Does anyone have any experience with this caliber? Please post any successes or failures you've had...










Mark

Sent from my SM-G935V using Tapatalk


----------



## youngdon (Mar 10, 2010)

Sweet gun and a neat chambering. I bet it shoots real well too.


----------



## glenway (Mar 27, 2011)

Dang Dawg's son uses one and reports have been good.

Boyd's is smart to have hooked up with Savage to replace the cheap synthetic stocks.

Should be wicked fun.


----------



## hassell (Feb 9, 2010)

Looking real nice.


----------



## prairiewolf (Feb 19, 2012)

Nice looking setup Mark !


----------



## azpredatorhunter (Jul 24, 2012)

Nice rifle Mark... Can't wait till you paint it..lol.


----------



## bar-d (Feb 3, 2010)

Don't know anything about the .17 Hornet but have been shooting a .17 Remington for nearly 40 years. It is based off of the .222 Remington Magnum case. My load for it is normally a 25 gr. Hornady JHP at about 4000 fps. If the Hornet is anywhere close to it in performance, you have a varmint gun deluxe. I have shot coyotes with it that dropped in their tracks and when I picked them up, they felt like a plastic bag full of jello.

:hunter:


----------



## Mark Steinmann (Jan 28, 2014)

azpredatorhunter said:


> Nice rifle Mark... Can't wait till you paint it..lol.


Haha...no paint is going on this baby! Lol

Mark

Sent from my SM-G935V using Tapatalk


----------



## Mark Steinmann (Jan 28, 2014)

bar-d said:


> Don't know anything about the .17 Hornet but have been shooting a .17 Remington for nearly 40 years. It is based off of the .222 Remington Magnum case. My load for it is normally a 25 gr. Hornady JHP at about 4000 fps. If the Hornet is anywhere close to it in performance, you have a varmint gun deluxe. I have shot coyotes with it that dropped in their tracks and when I picked them up, they felt like a plastic bag full of jello.
> :hunter:


Good to know bar-d. The 17 Hornet is a few hundred fps slower. My reason for going with the hornet was because it has the exact same trajectory as .223. That way no matter which long gun I'm predator hunting with it keeps it simple...every second saved is a possible shot so that's what I'm all about!










Mark

Sent from my SM-G935V using Tapatalk


----------



## bar-d (Feb 3, 2010)

Oughta work. :hunter:


----------



## Mark Steinmann (Jan 28, 2014)

I really didn't like the cheap Weaver rings that Sportsmans had so I ordered a 1 piece base online and put some quality Warne rings on it. It may be overkill for a 17 Hornet, but at least I know it will be rock solid! 









Mark

Sent from my SM-G935V using Tapatalk


----------



## youngdon (Mar 10, 2010)

You'll never regret it, however if you hadn't you'd always wonder


----------



## Mark Steinmann (Jan 28, 2014)

youngdon said:


> You'll never regret it, however if you hadn't you'd always wonder


Yessir!

Sent from my SM-G935V using Tapatalk


----------



## Mark Steinmann (Jan 28, 2014)

Got her dialed in as good as possible without having a bench to sight it in on.

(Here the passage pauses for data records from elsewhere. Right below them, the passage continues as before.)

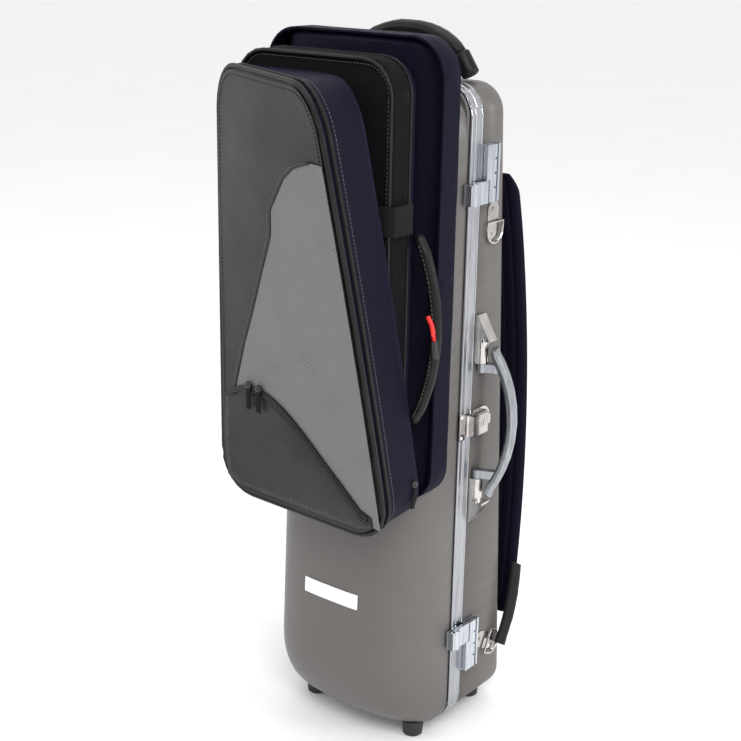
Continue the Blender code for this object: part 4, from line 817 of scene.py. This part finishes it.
# Briefcase stitches, its handle's thread and red pull
STITCH_INSET = 0.006
STITCH_Y = -0.1252
TEETH_OUT = 0.0004
briefcase_edge = filled(rounded(BRIEFCASE_HALF - STITCH_INSET, BRIEFCASE_Z[0] + STITCH_INSET,
                                BRIEFCASE_Z[1] - STITCH_INSET, BRIEFCASE_CORNER - STITCH_INSET), LINE_STEP)
stitches("briefcase_stitches", [place(x, STITCH_Y, z) for x, z in briefcase_edge], "thread", "lid",
         cyclic=True)
zip_low, zip_high = corners_of("briefcase_zip")
zip_y = (zip_low.y + zip_high.y) / 2 - ORIGIN.y
zip_edge = filled(rounded(BRIEFCASE_HALF + TEETH_OUT, BRIEFCASE_Z[0] - TEETH_OUT, BRIEFCASE_Z[1] + TEETH_OUT,
                          BRIEFCASE_CORNER), LINE_STEP)
zip_teeth("briefcase_zip_teeth", [place(x, zip_y, z) for x, z in zip_edge], 0.0022, (0.0012, 0.0016, 0.0028),
          "lid", cyclic=True)

HANDLE_ENDS = (0.405, 0.600)
HANDLE_REACH = 0.026
HANDLE_GAP = 0.0003
THREAD_STEPS = 30
THREAD_SHARES = (0.04, 0.92)
RIBBON = ((18, (-0.004, -0.0022, 0.002)), (17, (0.001, -0.0026, 0.0)), (16, (0.003, -0.0028, -0.002)),
          (16, (0.004, -0.0028, -0.010)))
RIBBON_END = ((0.0, 0.0, 0.0), (0.001, 0.0, -0.009), (0.002, 0.0, -0.018))
handle_low, handle_high = corners_of("briefcase_handle")
handle_radius = (handle_high.y - handle_low.y) / 2
handle_middle_y = (handle_low.y + handle_high.y) / 2 - ORIGIN.y
thread = []
for step in range(THREAD_STEPS + 1):
    share = THREAD_SHARES[0] + THREAD_SHARES[1] * step / THREAD_STEPS
    x = BRIEFCASE_HALF + HANDLE_GAP + handle_radius + HANDLE_REACH * math.sin(math.pi * share) ** 0.75
    z = HANDLE_ENDS[0] + (HANDLE_ENDS[1] - HANDLE_ENDS[0]) * share
    thread.append(place(x, handle_middle_y - handle_radius, z))
row_of("briefcase_handle_stitches", thread, 0.0046, (0.0028, 0.0007, 0.0006), FACING_OUT, "thread", "lid",
       "zip")
ribbon = [thread[index] + Vector(offset) for index, offset in RIBBON]
tube("zip_ribbon", ribbon, 0.0024, "red", "lid", "zip")
tube("zip_ribbon_end", [ribbon[-1] + Vector(offset) for offset in RIBBON_END], 0.0036, "dark", "lid", "zip")

# Webbing band round the briefcase's right side
BAND_Z = (0.604, 0.634)
BAND_PATH = ((0.086, -0.1300), (0.098, -0.1290), (0.1035, -0.1245), (0.1045, -0.1120), (0.1045, -0.0960))
BAND_THICKNESS = 0.0014
BAND_SIDE_GAP = 0.0016
BAND_FORWARD = 0.6
BAND_ROWS = 8


def band_grid(out):
    return [[place(x + out, y - out * BAND_FORWARD, BAND_Z[0] + (BAND_Z[1] - BAND_Z[0]) * row / BAND_ROWS)
             for x, y in BAND_PATH] for row in range(BAND_ROWS + 1)]


closed_sheet("briefcase_webbing_band", band_grid(BAND_SIDE_GAP + BAND_THICKNESS), band_grid(BAND_SIDE_GAP),
             "zip", "lid", "zip")

# Beads along the two rims
BEAD_RADIUS = 0.0011
BEAD_SUNK = 0.0004
BEADS = ((0.0012, "lid"), (0.0080, "lid"), (0.0196, "base"))
bead_out = RIM_PROUD - BEAD_SUNK
rim_height = RIM_HIGH.z - RIM_LOW.z - 2 * RIM_PROUD
rim_line = filled(rounded(HALF_WIDTH + bead_out, -bead_out, rim_height + bead_out, CORNER_RADIUS + RIM_PROUD),
                  0.020)
for number, (y, body) in enumerate(BEADS):
    tube(f"rim_bead_{number}", [place(x, y, z) for x, z in rim_line], BEAD_RADIUS, "aluminium", body,
         "aluminium", cyclic=True)

# Small heads: the levers' dimples, the brackets' screws and the strike plate's rivets
for tag in ("upper", "lower"):
    low, high = corners_of(tag + "_latch_lever")
    for number, share in enumerate((0.25, 0.5, 0.75)):
        centre = Vector((high.x, low.y + 0.80 * (high.y - low.y), low.z + share * (high.z - low.z)))
        dome(f"{tag}_lever_dimple_{number}", centre, 0.0014, 0.0004, (1, 0, 0), "dark", tag + "_lever",
             "chrome")
    low, high = corners_of("handle_bracket_" + tag)
    centre = Vector((low.x + 0.55 * (high.x - low.x), low.y - 0.0001, low.z + 0.5 * (high.z - low.z)))
    dome(f"bracket_screw_{tag}", centre, 0.0026, 0.0009, FACING_OUT, "chrome", "base", "chrome")
low, high = corners_of("lock_strike_plate")
for number, share in enumerate((0.12, 0.88)):
    centre = Vector((high.x, low.y + 0.25 * (high.y - low.y), low.z + share * (high.z - low.z)))
    dome(f"strike_rivet_{number}", centre, 0.0019, 0.0009, (1, 0, 0), "label", "lid", "chrome")

# Camera, as the photograph was taken
CAMERA_AT = (0.91243, -1.18812, 0.90151)
CAMERA_TURN = math.radians(38.09)
CAMERA_TILT = math.radians(18.03)
CAMERA_ROLL = math.radians(1.08)
LENS = 67.63
SENSOR_WIDTH = 36.0

back = Vector((math.sin(CAMERA_TURN) * math.cos(CAMERA_TILT), -math.cos(CAMERA_TURN) * math.cos(CAMERA_TILT),
               math.sin(CAMERA_TILT)))
right = (-back).cross(Vector((0, 0, 1))).normalized()
upward = right.cross(-back)
rolled_right = right * math.cos(CAMERA_ROLL) + upward * math.sin(CAMERA_ROLL)
rolled_up = upward * math.cos(CAMERA_ROLL) - right * math.sin(CAMERA_ROLL)
camera = bpy.data.objects.new("camera", bpy.data.cameras.new("camera"))
camera.data.lens = LENS
camera.data.sensor_width = SENSOR_WIDTH
camera.matrix_world = (Matrix.Translation(place(*CAMERA_AT))
                       @ Matrix((rolled_right, rolled_up, back)).transposed().to_4x4())
bpy.context.scene.collection.objects.link(camera)
bpy.context.scene.camera = camera

# Pale floor
FLOOR_HALF = 60.0
floor_mesh = bpy.data.meshes.new("floor")
floor_corners = [(x * FLOOR_HALF, y * FLOOR_HALF, 0) for x, y in ((-1, -1), (1, -1), (1, 1), (-1, 1))]
floor_mesh.from_pydata(floor_corners, [], [(0, 1, 2, 3)])
floor = bpy.data.objects.new("floor", floor_mesh)
floor.location.z = START_BOUNDS[0][2]
bpy.context.scene.collection.objects.link(floor)
floor_finish = material("floor", (0.93, 0.93, 0.93), 0.8)
vary(floor_finish, noise_factor(floor_finish, 3.0), (0.92, 0.92, 0.92), (0.94, 0.94, 0.94))
floor.data.materials.append(floor_finish)

# Soft studio light: name, place, size in metres, power in watts
LIGHTS = (("key", (1.7, -1.6, 2.4), 1.1, 40.0), ("fill", (-2.2, -1.8, 1.5), 1.4, 10.0),
          ("side", (2.4, 0.6, 1.1), 0.9, 20.0), ("top", (0.0, 0.3, 2.8), 1.6, 12.0))
AIM = Vector((0.0, 0.0, 0.4))
WORLD_STRENGTH = 0.95
for name, at, size, power in LIGHTS:
    light = bpy.data.objects.new(name, bpy.data.lights.new(name, "AREA"))
    light.data.size = size
    light.data.energy = power
    light.location = at
    light.rotation_euler = (Vector(at) - AIM).to_track_quat("Z", "Y").to_euler()
    bpy.context.scene.collection.objects.link(light)

world = bpy.data.worlds.new("studio")
world.use_nodes = True
world.node_tree.nodes["Background"].inputs["Color"].default_value = (1.0, 1.0, 1.0, 1.0)
world.node_tree.nodes["Background"].inputs["Strength"].default_value = WORLD_STRENGTH
bpy.context.scene.world = world
bpy.context.scene.view_settings.view_transform = "Standard"
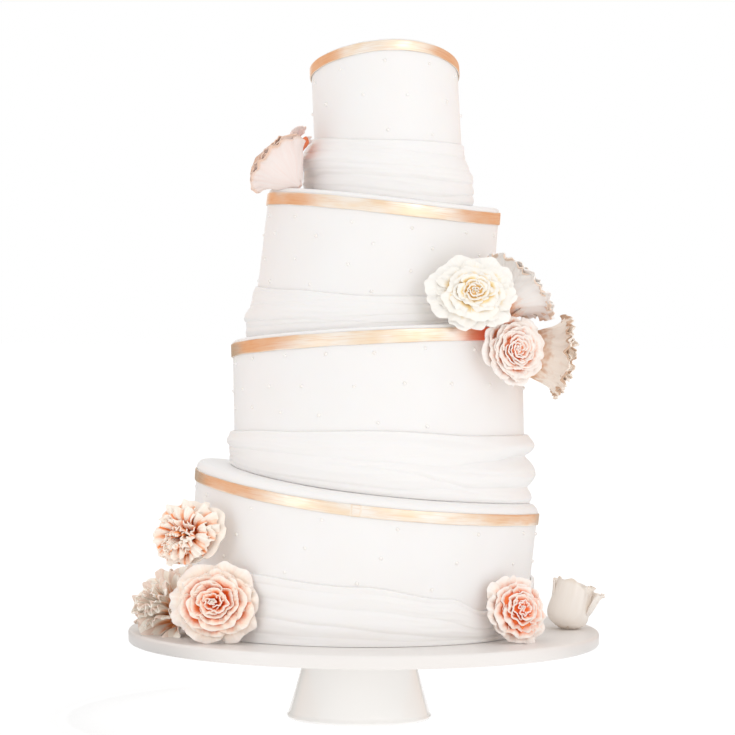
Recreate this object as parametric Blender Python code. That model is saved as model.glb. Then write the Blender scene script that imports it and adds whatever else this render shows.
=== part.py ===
"""Four-tier topsy-turvy wedding cake with gold bands, draped swags and sugar flowers, on a pedestal stand.

Units are metres, +Z is up and -Y is the front. The origin is the centre of the foot's underside.
Every tier is an oblique cone frustum with a slanting top, and the next tier stands on that slanting top.
"""

from collections import namedtuple
import math

import bmesh
import bpy
from mathutils import Matrix, Vector

# --- Driving dimensions -------------------------------------------------------------------------

SEGMENTS = 40  # steps round the stand, tiers, bands and drapes
PETAL_STEPS = 20  # steps round a flower
CLEARANCE = 0.0003  # gap between pieces that touch

FOOT_HEIGHT = 0.0770
FOOT_BASE_RADIUS = 0.0735
FOOT_TOP_RADIUS = 0.0525
FOOT_EDGE = 0.0030

PLATE_THICKNESS = 0.0135
PLATE_RADIUS = 0.2385
PLATE_EDGE = 0.0025
PLATE_SHIFT = 0.0040  # the plate sits this far to the right of its foot

BAND_THICKNESS = 0.0013
EDGE_STEPS = 3  # rings in the rounded top edge of a tier
UNDERSIDE_HOLLOW = 0.0012

# All places on the cake are measured from the middle of the plate's top.
# x, y, height and radius are taken at the upper edge of the gold band. slope_x and slope_y tilt the
# top, warp_a and warp_b bend it into a shallow saddle, lean_x and lean_y shift the axis for each
# metre of height, taper widens the wall upwards, lip is the icing above the band and edge its rounding.
Tier = namedtuple(
    "Tier",
    "x y height radius slope_x slope_y warp_a warp_b lean_x lean_y taper lip edge band_width",
)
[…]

I figured there was a coyote close-by that needed to be fed lead. Drove a half mile deeper, walked 40 yards from the truck & Called in the tiniest coyote I've ever seen. 









It was literally 10 minutes from my last bullet in the 3 shot grouping until my shot that put down this little male!

Mark

Sent from my SM-G935V using Tapatalk


----------



## hassell (Feb 9, 2010)

Congrats., take advantage of the moment.


----------



## youngdon (Mar 10, 2010)

Congrats Mark.


----------



## fr3db3ar (Aug 6, 2011)

Puppy killer. ")

Sent from my SM-T817V using Tapatalk


----------



## prairiewolf (Feb 19, 2012)

Congrats Mark !!

So I take it, you didnt use puppy in distress, lol he looks a little young to be a daddy ! Congrats again, good seeing someone getting out.


----------



## Mark Steinmann (Jan 28, 2014)

Thanks guys!

Sent from my SM-G935V using Tapatalk


----------



## Mark Steinmann (Jan 28, 2014)

prairiewolf said:


> Congrats Mark !!
> 
> So I take it, you didnt use puppy in distress, lol he looks a little young to be a daddy ! Congrats again, good seeing someone getting out.


Haha yeah no pup distress! Lol. I just had to blast away on your open reed a few times and he came trotting in! I'll tell you what though, a tiny guy like that is a SMALL target when they stop facing you.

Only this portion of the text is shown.